Esta era la paz esperada por esa gente: una paz gloriosa, fruto de una intervención real, la de un mesías poderoso que liberaría Jerusalén de la ocupación de los romanos. Otros, probablemente, soñaban el restablecimiento de una paz social y veían en Jesús el rey ideal, que daría de comer a la multitud con el pan, como ya había hecho, y realizado grandes milagros, llevando así más justicia al mundo.
Pero Jesús nunca habla de esto. Tiene delante de sí una Pascua diferente, no una pascua triunfal. Lo único que le preocupa para preparar su ingreso en Jerusalén es ir sobre «un pollino atado, sobre el que no ha montado todavía ningún hombre» (v. 30).
Es así como Cristo lleva la paz en el mundo: a través de la mansedumbre -y esto tenemos que subrayarlo bien- a través de la mansedumbre y la docilidad, representadas en ese pollino atado, sobre el que no había montado nadie. Nadie, porque la forma de hacer de Dios es diferente a la del mundo. Jesús, de hecho, antes de Pascua, explica a los discípulos: «Les dejo la paz, mi paz les doy; no se las doy como la da el mundo» (Jn 14,27). Son dos modos diferentes, dos maneras diferentes, un modo es como el mundo da la paz y otro modo como Dios nos da la paz. Son diferentes.
La paz que Jesús nos da en Pascua no es la paz que sigue las estrategias del mundo, que cree obtenerla por la fuerza, con las conquistas y con varias formas de imposición. Esta paz, en realidad, es solo un intervalo entre las guerras. Esa paz es solo un intervalo entre las guerras, lo sabemos bien.
La paz del Señor sigue el camino de la mansedumbre y de la cruz: es hacerse cargo de los otros. Cristo, de hecho, ha tomado sobre sí nuestro mal, nuestro pecado y nuestra muerte. Ha tomado sobre sí todo esto, así nos ha liberado, Él ha pagado por nosotros. Su paz no es fruto de algún acuerdo, sino que nace del don de sí. Esta paz mansa y valiente, sin embargo, es difícil de acoger. De hecho, la multitud que alababa a Jesús es la misma que unos días después grita "Crucifícale" y, asustada y desilusionada, no mueve un dedo por Él.

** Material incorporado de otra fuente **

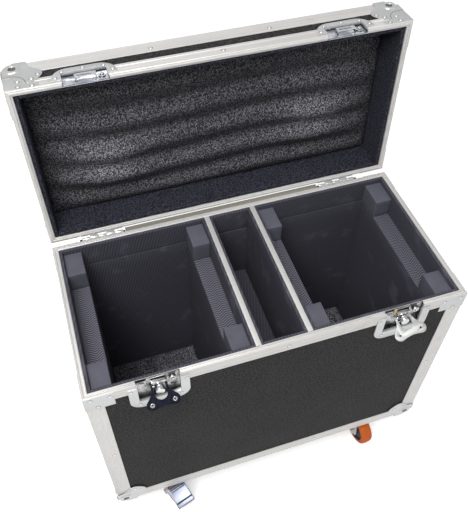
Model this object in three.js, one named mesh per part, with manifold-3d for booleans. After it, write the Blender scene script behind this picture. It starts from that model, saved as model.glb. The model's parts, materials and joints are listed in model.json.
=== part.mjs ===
// Lighting flight case on four casters: a plywood box with aluminium edges, a hinged lid,
// two recessed butterfly latches, three lined bays with foam cradles, and wavy foam in the lid.
// Millimetres, +Z up, +X to the right along the long side, -Y at the front where the latches are.
// The lid stands open, as the case is shown, and turns about LID_AXIS.
import * as THREE from 'three';
import { mergeVertices } from 'three/addons/utils/BufferGeometryUtils.js';
import Module from 'manifold-3d';

const wasm = await Module();
wasm.setup();

// The box
const CASE_WIDTH = 750;
const CASE_DEPTH = 357;
const BODY_HEIGHT = 512;
const LID_HEIGHT = 82.5;
const LID_OPEN_ANGLE = 93.3;
const RIM_GAP = 0.6;
const FIT = 0.3;

// Boards and aluminium sections
const SHEET = 1.6;
const BOARD = 8.8;
const EDGE_LEG = 33;
const RIM_FACE = 27;
const RIM_CAP = 8;
const GROOVE_WIDTH = 3.4;
const GROOVE_DEPTH = 2.6;
const GROOVE_INSET = 3.2;
const TONGUE_HEIGHT = 1.8;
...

En este sentido, siempre resulta actual un gran relato de Dostoievski, la llamada Leyenda del Gran Inquisidor. Narra que Jesús, después de varios siglos, vuelve a la Tierra. Es una leyenda. después de varios siglos, vuelve a la Tierra. En seguida es acogido por la multitud alegre, que lo reconoce y lo aclama. Pero después es arrestado por el Inquisidor, que representa la lógica mundana. Este lo interroga y lo critica ferozmente. El motivo final del reproche es que Cristo, aun pudiendo, nunca quiso convertirse en César, el rey más grande de este mundo, prefiriendo dejar libre al hombre en vez de someterlo y resolver los problemas con la fuerza. Habría podido establecer la paz en el mundo, doblegando el corazón libre pero precario del hombre en virtud de un poder superior, pero no quiso, respetó nuestra libertad. «Si hubieses aceptado - dice el Inquisidor a Jesús –, la púrpura de César, habrías fundado el imperio universal y dado la paz al mundo» (Los hermanos Karamazov, Milán 2012, 345); y con sentencia cortante concluye: «Pues nadie ha merecido más que Tú la hoguera» (348). Este es el engaño que se repite en la historia, la tentación de una paz falsa, basada en el poder, que después conduce al odio y a la traición de Dios, y a tanta amargura en el alma.